Short-term investments offer you the opportunity to grow your money, while protecting it, too, since you’ll probably want to access it within the next five years. This means contemplating very different vehicles than when you’re investing for retirement and other long-range goals because you don’t have as much time to ride out any market lows. It’s normal to feel intimidated by all the choices out there, and maybe you don’t feel like you have the financial skills you need for making decisions. Consider these ideas for smart short-term investments that have growth potential, combined with safety and stability. They’ll help you avoid investing mistakes.
Money Market Accounts
Money market accounts are similar to regular savings accounts, and they’re FDIC-insured. When you open this kind of account, you’re investing in the market for short-term debt, so you earn higher interest than a standard savings account. Money market accounts give you easy access to your funds, often via debit cards and checks. Minimum required investments can be in the thousands of dollars, but shop around because there are accounts available with much lower minimum deposits.
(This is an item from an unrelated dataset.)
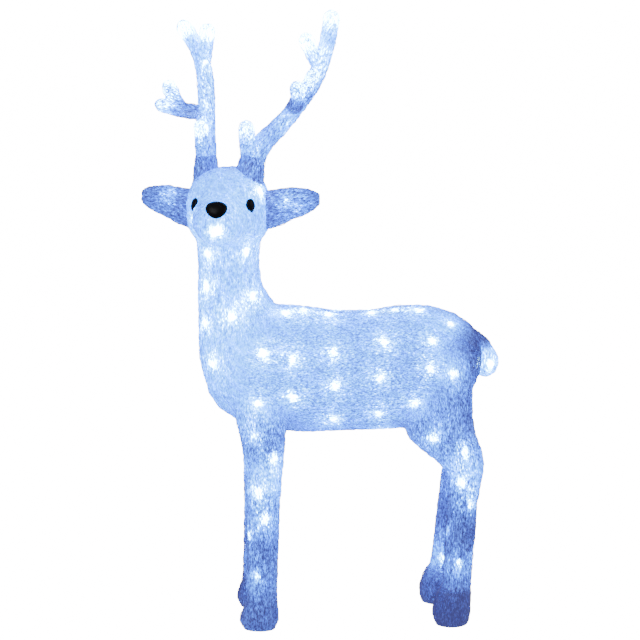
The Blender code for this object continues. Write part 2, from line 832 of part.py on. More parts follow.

High-Yield Savings Accounts
High-yield savings accounts may be available at your local bank or credit union. With rates of one percent or higher, high-yield savings accounts blow away the interest rates on traditional savings accounts, especially the ones offered by online banking institutions. Like money market accounts, they also offer easy access to your funds and are FDIC-insured. The good news is the minimum deposit requirements are not high. The bad news is that the interest rates are still quite low.